Walk down Hudson Street in SoHo or peer into the glass-fronted lobbies along Park Avenue South, and you'll see a city still figuring out what work looks like in 2026. After years of back-and-forth mandates, New York's tech and finance sectors are settling into a messy middle ground—and job seekers need to understand what that means for their careers.
The numbers tell a revealing story. According to recent workplace surveys, roughly 60% of Manhattan-based knowledge workers now operate on some form of hybrid schedule, up from 35% in 2023. Yet companies still expect three days in-office weekly on average, creating logistical headaches and quality-of-life trade-offs that disproportionately affect workers with long commutes or caregiving responsibilities.
This shift has transformed the coworking market. Traditional hubs like WeWork have recalibrated their offerings, while newer players like Industrious have carved out niches focusing on professionals who need flexibility without the Silicon Valley atmosphere. A dedicated desk in Midtown Manhattan now runs $400–$600 monthly, significantly cheaper than downtown locations like the Financial District, where prices edge toward $800. For job seekers, this creates a strategic consideration: which neighbourhoods align with your industry and budget?
The implications are significant. Companies recruiting in New York increasingly emphasize "flexibility" in job postings—but the term remains frustratingly vague. Some organizations offer genuine remote-first policies; others use hybrid arrangements as stealth return-to-office campaigns. Professionals evaluating offers should ask specific questions about scheduling expectations, meeting-heavy days, and whether their role genuinely requires in-person presence or simply benefits from proximity to leadership.

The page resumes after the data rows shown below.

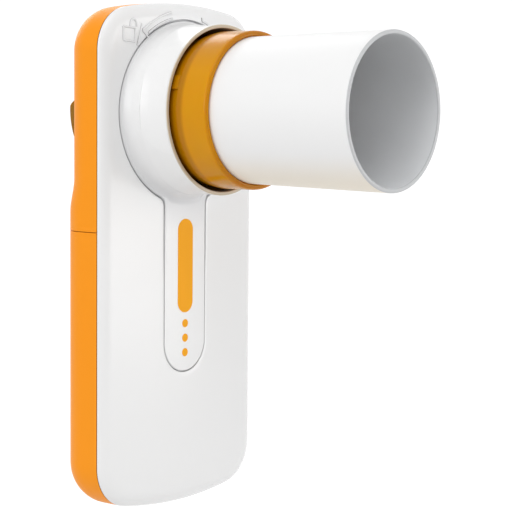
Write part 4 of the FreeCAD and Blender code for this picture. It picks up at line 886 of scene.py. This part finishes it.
def turning(radius, start, end, steps, centre_x=0.0, centre_z=AIRWAY_Z):
    """Points of a circle's arc on the face, between two angles in degrees."""
    aim = np.radians(np.linspace(start, end, steps))
    return np.stack([centre_x + radius * np.cos(aim), centre_z + radius * np.sin(aim)], axis=-1)


class METER_OT_face_marks(bpy.types.Operator):
    """Raised marks that show how the turbine turns: an open lock, a stroke, an arrow and a stop."""
    bl_idname = "meter.face_marks"
    bl_label = "Face marks"

    def execute(self, context):
        """Each mark is made of raised lines along straight or round paths."""
        box = [(-18.9, 48.9), (-18.75, 46.0), (-15.6, 45.8), (-15.5, 48.6)]
        lines = [np.linspace(box[k], box[(k + 1) % 4], 6) for k in range(4)]
        lines.append(np.concatenate([[(-17.0, 48.9)], turning(0.85, 190, 0, 12, -16.0, 49.6), [(-15.1, 48.9)]]))
        lines.append(np.linspace((-13.6, 49.6), (-14.9, 45.0), 8))
        lines += [turning(21.3, 126, 103, 30), turning(19.95, 126, 103, 30)]
        lines += [np.linspace((-11.2, 49.9), (-13.4, 48.3), 6), np.linspace((-13.4, 48.3), (-11.9, 46.9), 6)]
        lines += [np.linspace((5.1, 51.7), (5.15, 50.9), 4), turning(20.0, 75, 68, 10)]

        def groove(points):
            """Shaded towards the foot of each raised line, and most on the lines next to the neck insert."""
            return np.clip(1.15 + sunk(points) / 0.3, 0, 1) * np.where(from_airway(points) < 20.9, 1.75, 1.3)

        patches = [stroke(line, STROKE, STROKE_LIFT) for line in lines]
        moulding("face_marks", patches, "case", "white_gloss", (), groove)
        return {"FINISHED"}


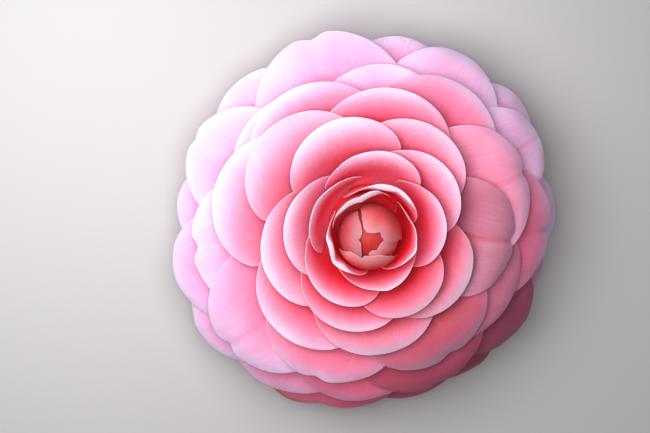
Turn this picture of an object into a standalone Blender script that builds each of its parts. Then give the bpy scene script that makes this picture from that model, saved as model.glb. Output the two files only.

Networking dynamics have shifted too. The spontaneous elevator conversations that once fueled New York's deal-making are rarer. Job seekers are increasingly leveraging online professional communities, industry meetups at venues like the Javits Center, and carefully scheduled coffee meetings in transit hubs. The old advantage of simply being present in the office has diminished—but so has the requirement to spend $15 daily on transit to maintain optionality.
For those hunting for roles, the advice is straightforward: clarify what "hybrid" actually means in your offer letter. Negotiate flexibility around your commute and circumstances. And recognize that New York's talent advantage—density, diversity, opportunity concentration—increasingly operates in both physical and digital spaces. The future of work isn't purely remote or fully in-office. It's negotiated, individual, and requires professionals to read the fine print carefully.